Real World Questions:
The final technique that you can use to gauge a prospect is to use real work examples or situations from your collections floor and then rate your candidate on how they did with their answers. I like to pick situations that your “stars” tend to handle really well, and that your mainstream employees may struggle with. Interestingly enough, there doesn’t even have to be a “right” answer. Maybe it’s a situation where the debtor really gets into a pickle through an internal error you’ve made and your candidate is the one that got the call to resolve or deal with the issue. Maybe it’s a garnishment that has an extra zero in it, or a payment schedule that was supposed to end, but went an extra month and got withdrawn from the debtor’s bank account– causing other checks to bounce. Even though there may not be a “right” answer, there may be a “best” answer, an “ideal” way, or a desired set of skills that you are looking for and this is what you are rating the candidate on. You can have fun with coming up with these types of questions. Just be consistent and present the same scenario to each of your candidates.
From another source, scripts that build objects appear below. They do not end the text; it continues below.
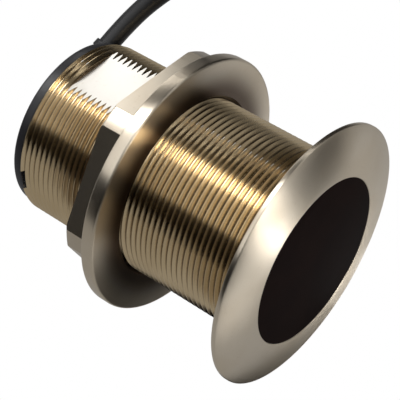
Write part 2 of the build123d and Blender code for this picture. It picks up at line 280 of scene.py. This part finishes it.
class Finish:
    """The nodes of a material or the world. Patterns lie by the object's own coordinates, in metres."""

    def __init__(self, owner):
        self.owner = owner
        owner.use_nodes = True
        self.tree = owner.node_tree

    def node(self, kind, settings, values, output=0):
        """Adds a node, sets it up, then joins or sets its sockets."""
        node = self.tree.nodes.new("ShaderNode" + kind)
        for name, value in settings.items():
            setattr(node, name, value)
        for name, value in values.items():
            self.join(node.inputs[name], value)
        return Link(self, node.outputs[output])

    def join(self, socket, value):
        """Links a socket to a node's output, or sets it to a plain value."""
        if isinstance(value, Link):
            self.tree.links.new(value.socket, socket)
        else:
            socket.default_value = value

    def place(self):
        return self.node("TexCoord", {}, {}, "Object")

    def noise(self, scale, detail):
        return self.node("TexNoise", {}, {"Vector": self.place(), "Scale": scale, "Detail": detail}, "Fac")

    def radius(self):
        """Distance from the stem's axis."""
        flat = self.node("Mapping", {}, {"Vector": self.place(), "Scale": (1, 1, 0)})
        return self.node("VectorMath", {"operation": "LENGTH"}, {0: flat}, "Value")

    def height(self):
        return self.node("SeparateXYZ", {}, {0: self.place()}, "Z")

    def step(self, value, low, high):
        """Rises smoothly from 0 where the value is low to 1 where it is high."""
        settings = {"interpolation_type": "SMOOTHSTEP"}
        return self.node("MapRange", settings, {"Value": value, "From Min": low, "From Max": high})

    def blend(self, share, one, other):
        """Colour that goes from one to the other as the share goes from 0 to 1."""
        return self.node("Mix", {"data_type": "RGBA"}, {0: share, 6: one, 7: other}, 2)

    def bump(self, height, distance):
        return self.node("Bump", {}, {"Height": height, "Distance": distance})

    def shade(self, **values):
        """Sets the surface's sockets: base_color becomes Base Color."""
        surface = self.tree.nodes["Principled BSDF"]
        for name, value in values.items():
            self.join(surface.inputs[name.replace("_", " ").title().replace("Ior", "IOR")], value)
        return self.owner


def tint(red, green, blue):
    """Colour from 0 to 255 as seen on a screen, turned into the shader's linear numbers."""
    return (*[((each / 255 + 0.055) / 1.055) ** 2.4 for each in (red, green, blue)], 1)


satin_shades = (tint(221, 209, 190), tint(213, 199, 177))
gold_shades = (tint(222, 200, 162), tint(210, 187, 148))
milled_shade = tint(232, 228, 220)
root_shade = tint(84, 62, 40)
# Painted shade: the dark given to the nut's face round its bore, where it meets the stem.
painted_bore_shade = tint(66, 45, 29)
speck_shade = tint(170, 148, 118)

fade = 0.0006            # width over which one finish passes into the next
root_fade = (0.0304, 0.0310)      # radii where the brown of the thread's roots ends
stem_fade = (0.0340, 0.0350)      # radii beyond which a milled flat isn't paler, as on the nut
painted_shade_fade = (0.0345, 0.0455)      # radii where the shade painted round a bore ends
ring_depth = 0.00003
grain_depth = 0.000006


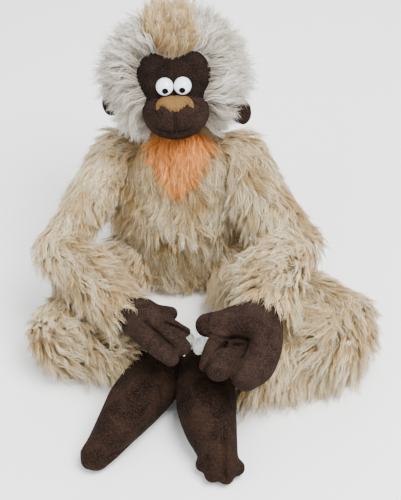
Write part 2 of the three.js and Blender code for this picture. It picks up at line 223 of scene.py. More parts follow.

The goal is not to be deceptive in these techniques but to use them to peel away the layers of a canned or prepared set of answers that a candidate might try give you. Remember Dante’s definition of insanity: “If you do what you’ve always done, you’ll get what you’ve always gotten.” If your current interviewing techniques are yielding higher than desired attrition, maybe it’s time to take a non-traditional approach to the way you are interviewing and assessing your collection candidates.